## REQUIRED WORK
Repeat exactly the lines running from the line that contains "axis_frame(WAND_DISC - WAND_MOUTH))" to the line that contains "import math"; include both ends and add nothing.

## DATA SECTION
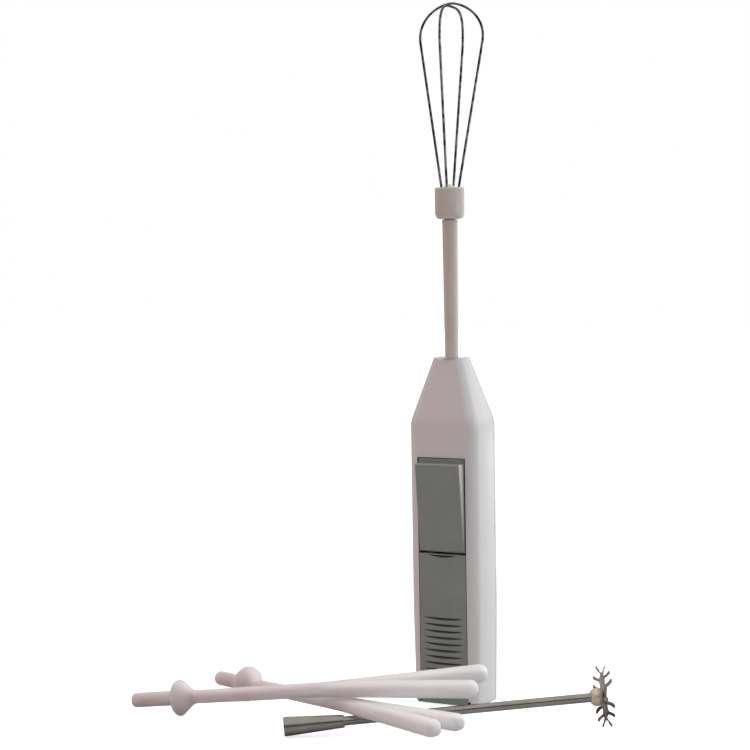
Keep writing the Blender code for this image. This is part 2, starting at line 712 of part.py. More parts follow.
def make_whisk_loop(name, radius, top_z, roundness, azimuth, look, carrier):
    half = loop_path(radius, top_z, roundness)
    outline = half + [(-x, z) for x, z in reversed(half[:-1])]
    across = Vector((math.cos(azimuth), math.sin(azimuth), 0))
    points = [across * x + Vector((0, 0, z)) for x, z in outline]
    towards = math.radians(CAGE_LEAN_TOWARDS)
    lean_axis = Vector((-math.sin(towards), math.cos(towards), 0))
    lean = Matrix.Rotation(math.radians(CAGE_LEAN), 4, lean_axis)
    foot = Matrix.Translation((0, 0, CAGE_LEAN_Z))
    leaning = moved(wire(points, WIRE_R, 8), foot @ lean @ foot.inverted())
    return piece(name, leaning, look, carrier)


# ---------------------------------------------------------------- loose attachments

def axis_frame(along, roll_degrees=0.0):
    """A turn whose Z is the given direction, X level and Y up, then rolled about Z."""
    ahead = along.normalized()
    level = Vector((0, 0, 1)).cross(ahead).normalized()
    above = ahead.cross(level)
    turn = Matrix((level, above, ahead)).transposed()
    return turn @ Matrix.Rotation(math.radians(roll_degrees), 3, "Z")


def make_wand(looks, carrier):
    mouth_r, end_r = SLEEVE_R
    rod_hole = ROD_R + GAP
    profile = [(SLEEVE_BORE_R, 0), (mouth_r - 0.2, 0), (mouth_r, 0.3), (end_r, SLEEVE_LONG - 0.2)]
    profile += [(end_r - 0.2, SLEEVE_LONG), (rod_hole, SLEEVE_LONG), (rod_hole, SLEEVE_BORE)]
    profile += [(SLEEVE_BORE_R, SLEEVE_BORE)]
    piece("wand_sleeve", turned(profile, 20, closed=True), looks["bright"], carrier, local=True)
    insert = tube(BORE_R, SLEEVE_BORE_R - GAP, 1.0, SLEEVE_BORE - GAP)
    piece("wand_insert", insert, looks["insert"], carrier, local=True)
    piece("wand_rod", rod(ROD_R, ROD_Z[0], ROD_Z[1], 14), looks["bright"], carrier, local=True)
    low, high = HUB_Z
    hub = [(rod_hole, low), (HUB_R - 1.3, low), (HUB_R - 0.4, low + 0.9), (HUB_R, low + 2.2)]
    hub += [(HUB_R - 0.3, high - 0.9), (HUB_R - 1.0, high), (0, high), (0, ROD_Z[1] + GAP)]
    hub += [(rod_hole, ROD_Z[1] + GAP)]
    piece("wand_hub", turned(hub, 18, closed=True), looks["bright"], carrier, local=True)
    piece("wand_disc", toothed_disc(), looks["bright"], carrier, local=True)


def toothed_disc():
    """A thin disc with forked teeth: one prong of each leans forwards, and the other backwards."""
    bm = bmesh.new()
    step = 2 * math.pi / TEETH
    layers = (DISC_Z, DISC_Z + DISC_THICK)

    def ring_point(angle, radius, z):
        return bm.verts.new((radius * math.cos(angle), radius * math.sin(angle), z))

    corners = []
    for k in range(TEETH):
        for part in (-0.32, 0.32):
            angle = (k + part) * step
            corners.append([ring_point(angle, DISC_WEB_R, z) for z in layers])
    for layer in (0, 1):
        bm.faces.new([pair[layer] for pair in corners])
    for k in range(TEETH):
        left, right = corners[2 * k], corners[2 * k + 1]
        after = corners[(2 * k + 2) % len(corners)]
        bm.faces.new((right[0], after[0], after[1], right[1]))
        bend = TOOTH_BEND if k % 2 else -TOOTH_BEND
        tips = []
        for part, radius, lean in ((-0.3, DISC_R, 1.0), (0.0, DISC_R - 2.4, 0.0), (0.3, DISC_R, -1.0)):
            angle = (k + part) * step
            tips.append([ring_point(angle, radius, z + bend * lean) for z in layers])
        edge = [left, *tips, right]
        for layer in (0, 1):
            bm.faces.new((left[layer], tips[0][layer], tips[1][layer]))
            bm.faces.new((left[layer], tips[1][layer], right[layer]))
            bm.faces.new((right[layer], tips[1][layer], tips[2][layer]))
        for first, second in zip(edge, edge[1:]):
            bm.faces.new((first[0], second[0], second[1], first[1]))
    return finished(bm)


def make_paddle(name, look, carrier):
    low_r = PADDLE_STEM_R
    bore = 12.0
    profile = [(0, bore), (BORE_R, bore), (BORE_R, 0), (low_r - 0.6, 0), (low_r - 0.15, 0.3)]
    profile += [(low_r, 0.9), (low_r, PADDLE_STEM), (CONE_R - 0.5, CONE_Z - 0.5), (CONE_R, CONE_Z)]
    near_r, fork_r = PADDLE_ROD_R
    profile += [(CONE_R - 0.4, CONE_Z + 0.5), (near_r, CONE_END_Z)]
    profile += [(fork_r, FORK_Z + 2), (fork_r * 0.7, FORK_Z + 4), (0, FORK_Z + 5)]
    paddle = piece(name, turned(profile, 20), look, carrier, local=True)
    root_z = FORK_Z - 2
    root_r, tip_r = PRONG_R
    run = PADDLE_LONG - tip_r - root_z
    long = math.hypot(PRONG_SPREAD, run)
    for side in (1, -1):
        round_end = [(tip_r * math.cos(a), tip_r * math.sin(a)) for a in (0, 0.45, 0.9, 1.25)]
        prong = [(0, -1.0), (root_r * 0.8, -0.5), (root_r, 1.0), *[(r, long + z) for r, z in round_end]]
        prong.append((0, long + tip_r))
        lean = Matrix.Rotation(side * math.atan2(PRONG_SPREAD, run), 4, "Y")
        place = Matrix.Translation((0, 0, root_z)) @ lean
        fuse(paddle, moved(turned(prong, 14), place), local=True)
    return paddle


# ---------------------------------------------------------------- assembly

def make_looks():
    return {
        "white": material("gloss_white", (0.86, 0.86, 0.87), 0.22),
        "grey": material("satin_grey", (0.17, 0.18, 0.17), 0.42),
        "inner": material("moulded_black", (0.03, 0.03, 0.03), 0.6),
        "wrap": material("cell_wrap", (0.1, 0.16, 0.3), 0.35),
        "plated": material("plated_contact", (0.75, 0.74, 0.7), 0.3, 1.0),
        "steel": material("motor_steel", (0.6, 0.6, 0.6), 0.35, 1.0),
        "cap": material("motor_cap", (0.75, 0.74, 0.7), 0.5),
        "brass": material("bush_bronze", (0.6, 0.42, 0.2), 0.35, 1.0),
        "ferrite": material("ferrite", (0.08, 0.08, 0.09), 0.7),
        "carbon": material("carbon", (0.03, 0.03, 0.03), 0.6),
        "copper": material("copper", (0.72, 0.36, 0.18), 0.35, 1.0),
        "core": material("laminated_iron", (0.4, 0.4, 0.42), 0.45, 1.0),
        "red": material("red_lead", (0.6, 0.03, 0.02), 0.45),
        "black": material("black_lead", (0.02, 0.02, 0.02), 0.45),
        "stem": material("stem_white", (0.8, 0.74, 0.71), 0.4),
        "glue": material("potting", (0.7, 0.6, 0.35), 0.3),
        "wire": material("whisk_wire", (0.35, 0.33, 0.31), 0.25, 1.0),
        "bright": material("bright_steel", (0.62, 0.6, 0.57), 0.15, 1.0),
        "insert": material("wand_insert", (0.75, 0.72, 0.68), 0.5),
        "milky": material("milky_plastic", (0.85, 0.8, 0.79), 0.35, transmission=0.2),
    }


def main():
    for old in list(bpy.data.objects):
        bpy.data.objects.remove(old)
    looks = make_looks()

    handle = body("handle")
    make_front_housing(looks["white"], handle)
    make_rear_housing(looks["white"], handle)
    make_screws(looks["steel"], handle)
    make_battery_tray(looks["inner"], handle)
    cell("battery_cell_left", -CELL_X, CELL_A_Z, True, looks["wrap"], handle)
    cell("battery_cell_right", CELL_X, CELL_B_Z, False, looks["wrap"], handle)
    make_contacts(looks["plated"], handle)
    make_switch_contact(looks["plated"], handle)
    make_leads(looks["red"], looks["black"], handle)
    make_motor(looks, handle)

    make_battery_door(looks["grey"], body("battery_door_body", (0, FRONT_Y, DOOR_TOP_Z / 2)))
    make_button(looks["grey"], body("button_body", PIVOT))
    make_switch_leaf(looks["plated"], body("switch_leaf_body", LEAF_PIVOT))
    make_rotor(looks, body("rotor_body", (0, 0, SHAFT_Z[0])))

    whisk = body("whisk_body", (0, 0, STEM_END_Z))
    make_whisk_stem(looks["stem"], whisk)
    make_whisk_collar(looks["stem"], whisk)
    make_whisk_plug(looks["glue"], whisk)
    wide = math.radians(LOOP_TURN)
    inner_drop = 2 * WIRE_R + GAP
    make_whisk_loop("whisk_loop_outer", LOOP_R, LOOP_TOP_Z, OUTER_ROUNDNESS, wide, looks["wire"], whisk)
    crossing = wide + math.pi / 2
    inner_top = LOOP_TOP_Z - inner_drop
    inner = (LOOP_R - 0.3, inner_top, INNER_ROUNDNESS, crossing)
    make_whisk_loop("whisk_loop_inner", *inner, looks["wire"], whisk)

    wand = body("wand_body", WAND_MOUTH, axis_frame(WAND_DISC - WAND_MOUTH))
    make_wand(looks, wand)
    for number, cone, tip, roll in (
        (1, PADDLE_1_CONE, PADDLE_1_TIP, PADDLE_1_ROLL),
        (2, PADDLE_2_CONE, PADDLE_2_TIP, PADDLE_2_ROLL),
    ):
        along = (tip - cone).normalized()
        carrier = body(f"paddle_{number}_body", cone - along * CONE_Z, axis_frame(along, roll))
        make_paddle(f"mixing_paddle_{number}", looks["milky"], carrier)


main()
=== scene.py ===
"""Looks of the milk frother: fine surfaces, materials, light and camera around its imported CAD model.

Shapes are made in millimetres, and new_object() scales them to metres. A piece that stands for a
CAD node lies where that node lies: upright pieces take their places from the node's own box, and
the loose attachments are made along their own axis and laid where the CAD lays them.
"""

import json
import math

import bmesh
import bpy
from mathutils import Matrix, Vector, noise


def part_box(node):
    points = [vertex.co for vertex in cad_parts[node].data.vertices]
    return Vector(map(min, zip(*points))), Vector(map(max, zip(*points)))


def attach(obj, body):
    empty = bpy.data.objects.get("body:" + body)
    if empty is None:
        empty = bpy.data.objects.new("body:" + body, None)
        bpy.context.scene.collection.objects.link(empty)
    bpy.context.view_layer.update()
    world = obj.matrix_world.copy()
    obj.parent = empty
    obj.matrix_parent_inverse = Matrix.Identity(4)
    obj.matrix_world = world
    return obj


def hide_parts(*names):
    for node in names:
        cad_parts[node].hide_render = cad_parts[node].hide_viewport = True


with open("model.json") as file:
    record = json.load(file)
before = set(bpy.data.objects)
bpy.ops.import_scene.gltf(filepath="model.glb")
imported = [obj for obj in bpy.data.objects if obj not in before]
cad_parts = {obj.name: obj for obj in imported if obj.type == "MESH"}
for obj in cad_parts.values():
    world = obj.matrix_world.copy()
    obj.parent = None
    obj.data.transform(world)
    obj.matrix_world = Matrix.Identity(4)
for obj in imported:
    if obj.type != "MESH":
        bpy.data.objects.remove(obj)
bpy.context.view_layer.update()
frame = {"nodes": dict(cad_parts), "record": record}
MM = 0.001
SLOT_OF = {part["node"]: part["material_slot"] for part in frame["record"]["subparts"]}


def box_mm(node):
    low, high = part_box(node)
    return low / MM, high / MM


# ---------------------------------------------------------------- sizes, in millimetres

GAP = 0.3  # between neighbouring pieces
CLEAR = 5.0  # how far a cutter reaches past what it cuts
FRONT_LOW, FRONT_HIGH = box_mm("front_housing")
REAR_LOW, REAR_HIGH = box_mm("rear_housing")
DOOR_TOP_Z = box_mm("battery_door")[1].z
BUTTON_LOW, BUTTON_HIGH = box_mm("power_button")
STEM_LOW, STEM_HIGH = box_mm("whisk_stem")
COLLAR_LOW, COLLAR_HIGH = box_mm("whisk_collar")
SHAFT_TOP_Z = box_mm("drive_shaft")[1].z
CAGE_TOP_Z = box_mm("whisk_loop_outer")[1].z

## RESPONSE
    wand = body("wand_body", WAND_MOUTH, axis_frame(WAND_DISC - WAND_MOUTH))
    make_wand(looks, wand)
    for number, cone, tip, roll in (
        (1, PADDLE_1_CONE, PADDLE_1_TIP, PADDLE_1_ROLL),
        (2, PADDLE_2_CONE, PADDLE_2_TIP, PADDLE_2_ROLL),
    ):
        along = (tip - cone).normalized()
        carrier = body(f"paddle_{number}_body", cone - along * CONE_Z, axis_frame(along, roll))
        make_paddle(f"mixing_paddle_{number}", looks["milky"], carrier)


main()
=== scene.py ===
"""Looks of the milk frother: fine surfaces, materials, light and camera around its imported CAD model.

Shapes are made in millimetres, and new_object() scales them to metres. A piece that stands for a
CAD node lies where that node lies: upright pieces take their places from the node's own box, and
the loose attachments are made along their own axis and laid where the CAD lays them.
"""

import json
import math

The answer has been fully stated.